I think the idea is like this: release a collector’s edition of the book; wait a few years (yes years in this case); release a regular version of the book. Maybe the thought is that no one will buy the collector’s edition if they can buy a mass market. Maybe the thought is that the collector’s edition has no value if you can buy a mass market.

I say both thoughts are wrong.

People who buy collector’s editions, buy collector’s editions. People who don’t, don’t. We see the same thing in “normal” publishing all the time. “When does this book come out in paperback?” We were asked that all the time at the store. The publishers seem to believe that no one will buy the hardcover if the mass market is also available, and from my experience, that simply isn’t true.

The bad part is the time. Those fans who wanted that book are now moving on to read something else. When that book comes out? Hopefully they remember they want it. Because right now, they are lost sales, each and every one.

In fact, I’d argue that the collector’s edition would sell better AFTER the book has been released to the masses. Then we have read it. We’ve talked about it. We’ve decided if we like it. Then we would be more likely to drop $50, $75, maybe more on a nice signed limited edition of the book.

Again this is from my point of view, as a customer. Maybe there is an inside the biz, inside the game, point of view that makes these decisions sound more logical. But from here, I just scratch my head.

(For the record, I believe this particular anthology to be well worth the money for this edition.)

A Year without Big Pubs

I had started another rant about eBook prices. And then I saw this, and it only made things worse.

Basic overview: the five major publishers got together and decided that ebook prices were too low, so together they would raise them.

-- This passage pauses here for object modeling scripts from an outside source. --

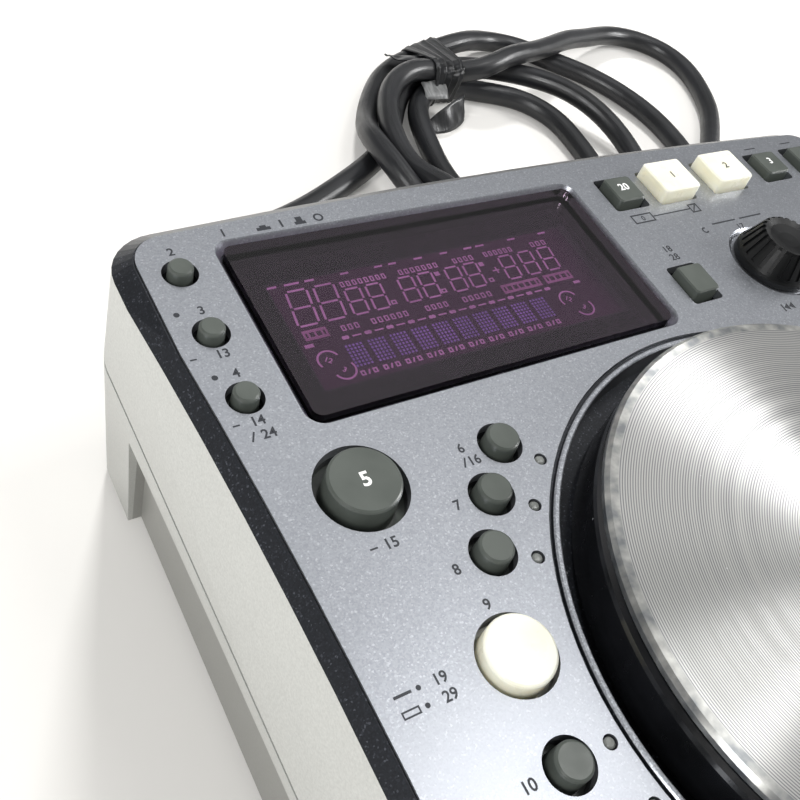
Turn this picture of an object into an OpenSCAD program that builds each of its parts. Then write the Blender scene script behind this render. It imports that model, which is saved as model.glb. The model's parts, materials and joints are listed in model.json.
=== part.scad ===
// Tabletop DJ disc player: a sloped two-tone case, a spun aluminium jog platter,
// a display window, a field of push buttons, a pitch fader and a front-loading disc tray.
// Millimetres. +X right, +Y towards the sockets, +Z up; the origin is on the floor
// under the middle of the case.

/* [Case] */
// Width at the seam between the two case halves
body_w = 217; // [205:1:235]
// Depth at the seam
body_d = 274; // [266:1:290]
// Height of the top panel over the floor
panel_z = 74; // [70:0.5:84]
// Height of the seam between the two case halves
seam_z = 44; // [41:0.5:47]
// Width of the dark gap along the seam
seam_gap = 1.0; // [0.6:0.1:1.6]
// Wall of the case mouldings
wall = 2.4; // [2:0.1:3]
// Plan radius of the corners at the seam
corner_r = 12.4; // [10:0.2:16]
// How far the walls lean in, in degrees
draft = 2; // [1:0.25:3]
// How far the front and the back bow outwards
bow = 2.6; // [1.5:0.1:3.5]
// Plan radius of the hollow along each flank
waist_r = 1150; // [1000:10:1800]
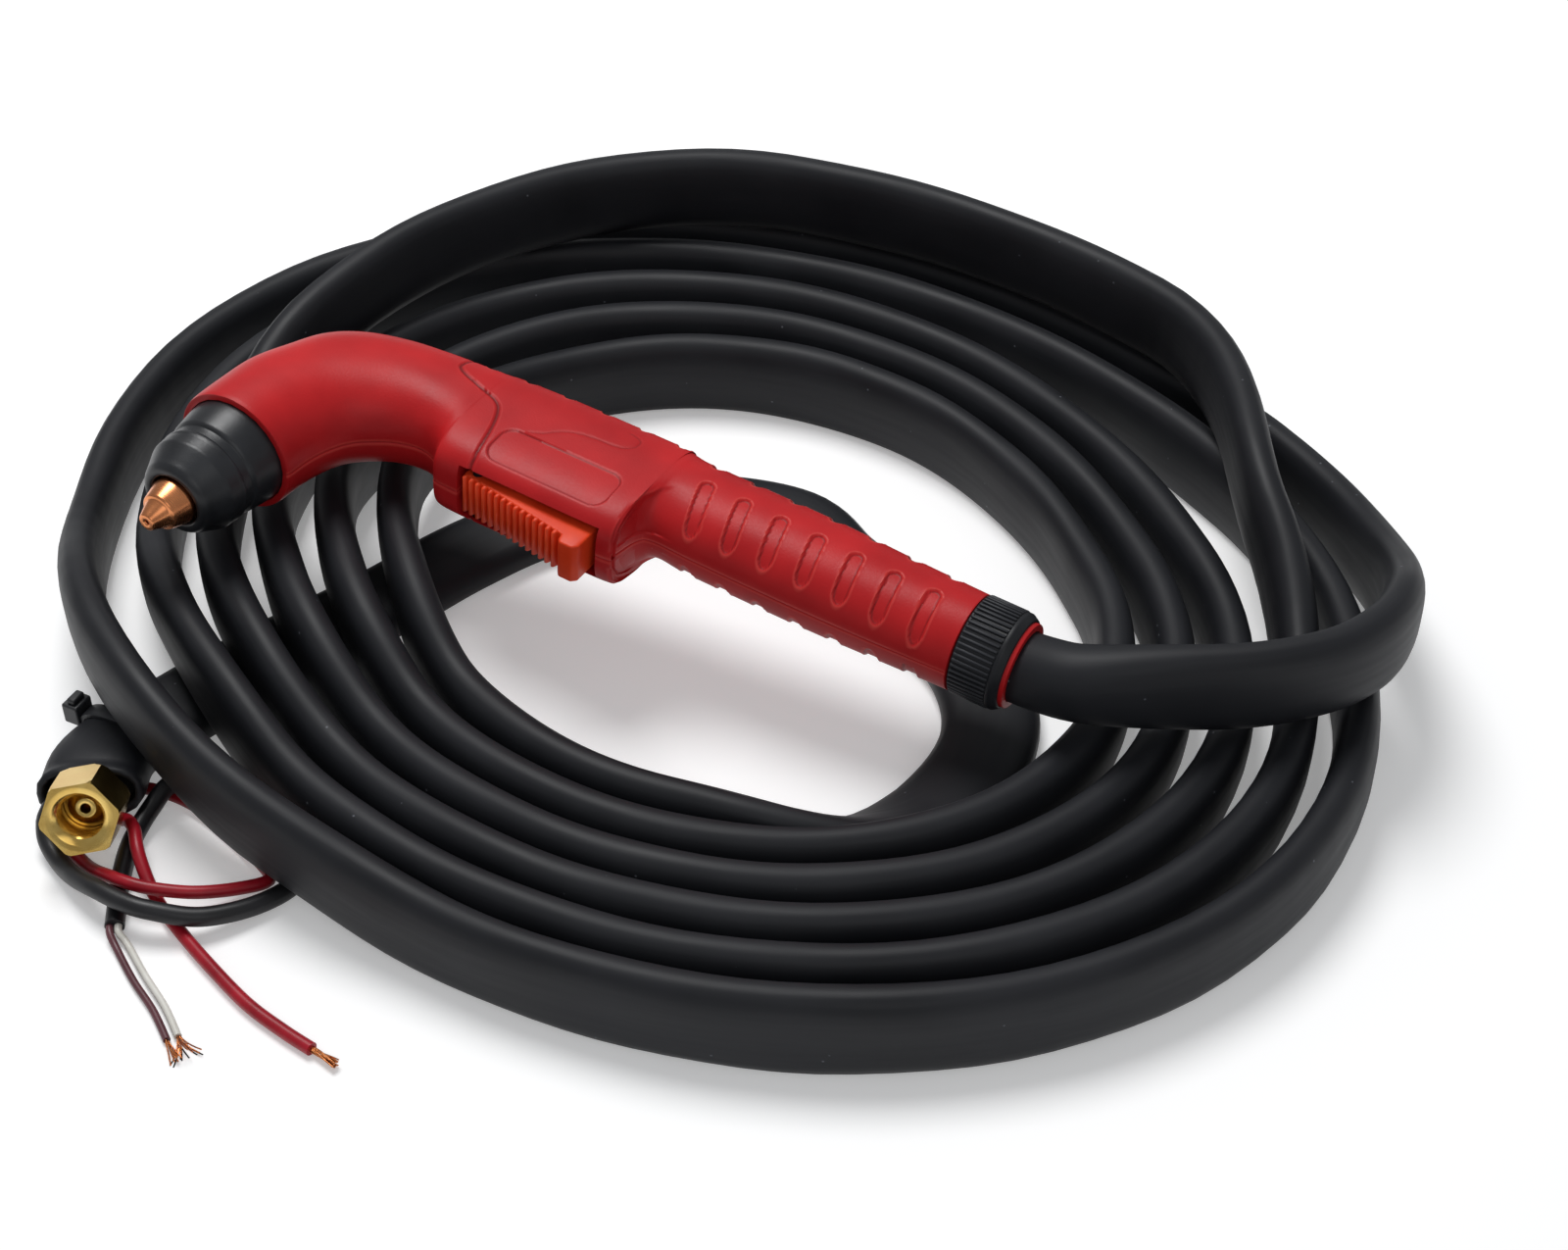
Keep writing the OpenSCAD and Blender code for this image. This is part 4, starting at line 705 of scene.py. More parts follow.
declare(leadSheath, "torch_and_lead", "sheath_rubber", sheathRubber, "lead_rise", "lead_coil", "lead_tail")
print("lead end made")

# handle shells: finger-side point, palm-side point, half thickness and squareness of each section
shell = {"wall": 2.2, "ringStep": 0.43, "outerCells": 128, "innerCells": 12, "recess": 0.6, "shallow": 0.4,
         "tailR": 11.6, "tailBore": 9.8, "tailRim": 0.9, "mouthBore": 15.85, "slot": (57.2, 100.7, 8.5, 33.3),
         "panel": (61.5, 98.5, 30.3, 43.2, 4), "labelDepth": 0.16, "scoop": 0.75, "scoopLong": 11,
         "parting": 0.2, "halfGirth": 47, "screwHole": (2.2, 2.65, 3.1), "screwFloor": 7.7}
ovals = {"count": 7, "top": ((117.2, 52.8, 0), (185.4, 50.4, 0)), "footX": (119.8, 185.9), "footY": 41.3,
         "footDrop": 0.4, "radius": 2.0, "edge": 0.35}
notches = {"count": 13, "x": (42.3, 186), "reach": 8.9, "radius": 2.1, "edge": 0.35}
shellStations = [
    (16.9, 5, -16.9, 5, 16.9, 2), (17.6, 6, -17.6, 6, 17.6, 2), (18.2, 13, -17.6, 16, 17.4, 2),
    (20, 20, -17, 29, 16.9, 2), (23.1, 25.5, -13.3, 41, 16.2, 2), (27.5, 29.4, -8, 52, 15.7, 2.1),
    (32, 32.2, 1, 59.5, 15.1, 2.2), (37, 33.8, 14, 64.2, 14.5, 2.3), (41.5, 33.8, 29, 66.3, 13.9, 2.5),
    (45.5, 32, 42, 66.9, 13.6, 2.8), (48.5, 28.1, 48, 67.3, 13.2, 3.2), (51.2, 25.5, 52, 67.5, 13, 3.6),
    (70, 25.5, 70, 68.1, 13, 3.8), (102, 25.5, 102, 68.7, 13, 3.6), (104.5, 27.9, 104.5, 68.7, 13, 3.2),
    (106.4, 36.1, 106.6, 68.8, 12.9, 2.6), (110, 38.7, 111, 68.8, 12.7, 2.3),
    (123, 38.3, 123, 68.9, 12.9, 2.2), (151, 38.1, 151, 68.5, 12.9, 2.2),
    (174, 38.5, 174, 67.5, 12.7, 2.1), (196, 39.5, 196, 66.5, 13, 2)]
wavePath = [(36.4, 69.3), (36.4, 58), (37.6, 55.4), (41, 53.6), (46, 52), (52, 50.2), (55.6, 46.5),
            (58.8, 37.4), (61.2, 22.5)]
labelPath = [(67, 43.9), (70.5, 45.8), (72.9, 48.2), (75.8, 50.3), (79.7, 51.6), (84.6, 52.2), (88, 52.4),
             (91.2, 53.2), (93.3, 55.2), (93.5, 57.8), (91.9, 59.3), (89, 60)]
creasePath = [(104.7, 25), (104.8, 34.3), (105.4, 40.7), (107.2, 46.1), (111, 50.5)]
screwPlaces = [(34.5, 60.6), (108, 61.6), (156, 61.4)]


def shellSections():
    p = np.array(shellStations, float)
    n = len(p) - 1
    out = []
    for i in range(n):
        span = max(np.linalg.norm(p[i + 1, :2] - p[i, :2]), np.linalg.norm(p[i + 1, 2:4] - p[i, 2:4]))
        steps = max(3, int(math.ceil(span / shell["ringStep"])))
        out += [curve4(p[max(i - 1, 0)], p[i], p[i + 1], p[min(i + 2, n)], k / steps) for k in range(steps)]
    return np.array(out + [p[n]])


def halfOutline(section, inset, at):  # from the palm edge over the side to the finger edge
    finger, palm = section[:2], section[2:4]
    middle, half = (finger + palm) / 2, (palm - finger) / 2
    r, h, aim = np.linalg.norm(half) - inset, section[4] - inset, unit(half)
    a = np.linspace(0, math.pi, 361)
    e = 2 / section[5]
    u, z = r * signedPower(np.cos(a), e), h * signedPower(np.sin(a), e)
    run = np.concatenate([[0], np.cumsum(np.hypot(np.diff(u), np.diff(z)))])
    u, z = np.interp(at * run[-1], run, u), np.interp(at * run[-1], run, z)
    return np.stack([middle[0] + aim[0] * u, middle[1] + aim[1] * u, z], 1)


outerAt = np.concatenate([[0, 0.003, 0.007, 0.014], np.linspace(0.024, 0.976, shell["outerCells"] - 7),
                          [0.986, 0.993, 0.997, 1]])
innerAt = np.linspace(1, 0, shell["innerCells"] + 1)


def roundedPlate(xy, x0, x1, y0, y1, r):  # signed distance to a plate with round corners
    q = np.abs(xy - np.array([(x0 + x1) / 2, (y0 + y1) / 2]))
    q = q - np.array([(x1 - x0) / 2 - r, (y1 - y0) / 2 - r])
    return np.linalg.norm(np.maximum(q, 0), axis=-1) + np.minimum(q.max(-1), 0) - r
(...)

I’m pretty sure you can’t do that. Price fixing, or something. What it means though is that books will continue there upward path from $10 for a new ebook to $12, $15, $20… For a text file.

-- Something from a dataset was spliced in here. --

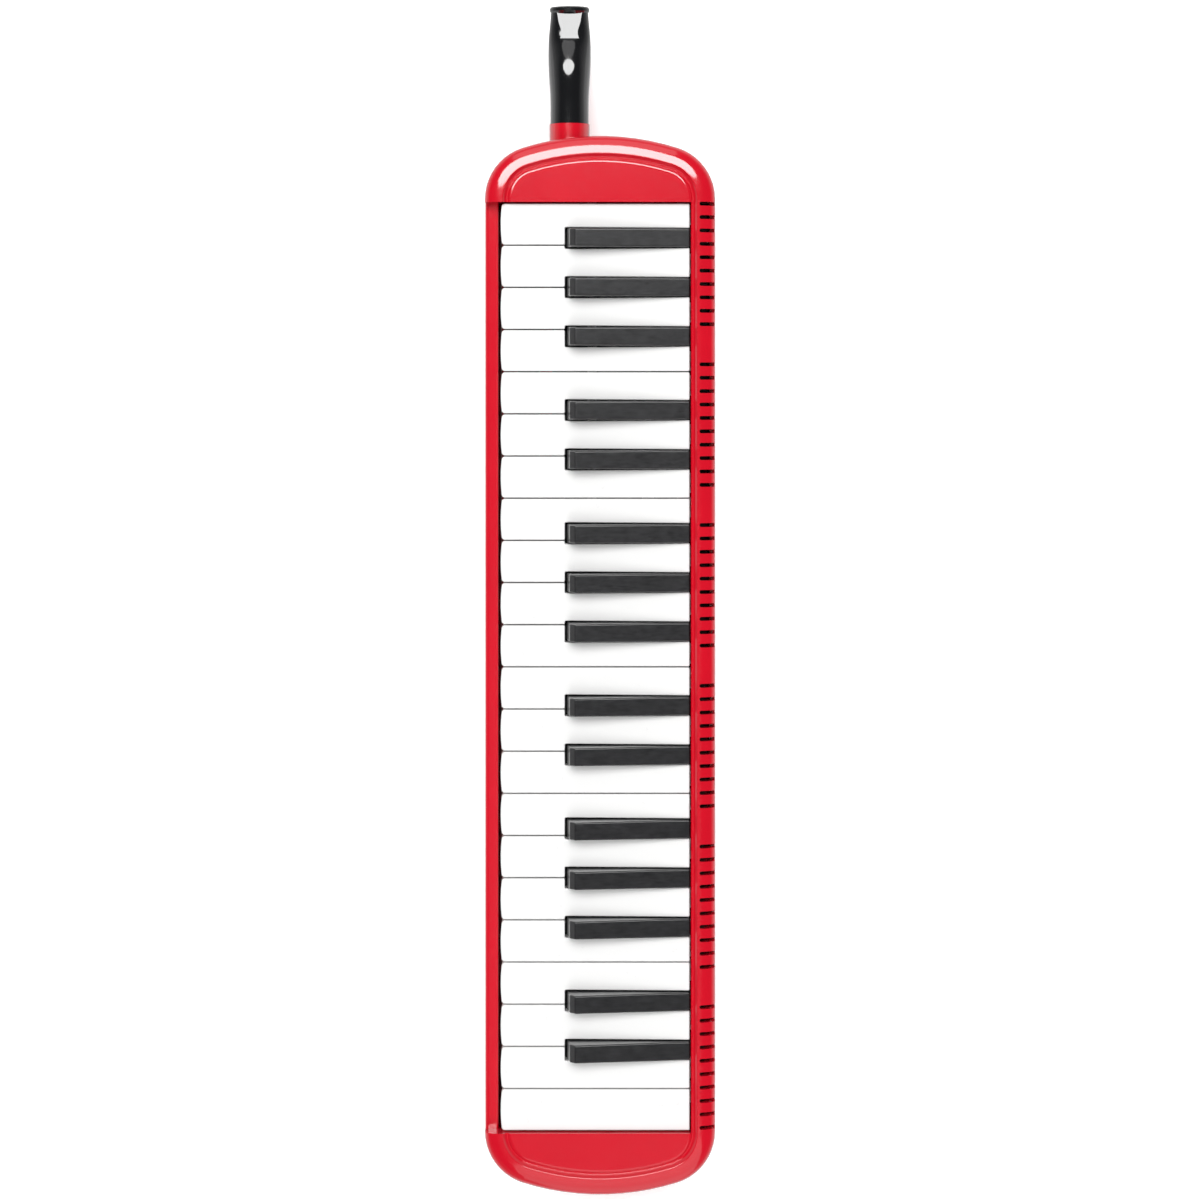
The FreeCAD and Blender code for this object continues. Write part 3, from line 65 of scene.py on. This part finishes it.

Add on Brian Keene‘s (and many, many others) recent spat with his previous publisher and I have decided it time for action, not just blog posts.

So rather than post yet another rant about ebook prices, or about how big publishing treats writers and readers, I’ve decided to do something about it. My plan is to go a full year and not buy a single book from the major publishers.

Not. One.

I will read. I will read public domain books. I will read small press. I will read blogs and I will read forums. I will read, and I will buy books. But not theirs. Will I miss things? Great novels? good biographies? Even things written by friends? Yes. Yes I will.

But it is time to put my money where my mouth is. Will Macmillan notice that I’m not buying the latest shovelware best seller? No. But I will notice where my entertainment dollars are going to.

(What I don’t know is what to do about movies and music, so that will be another post.)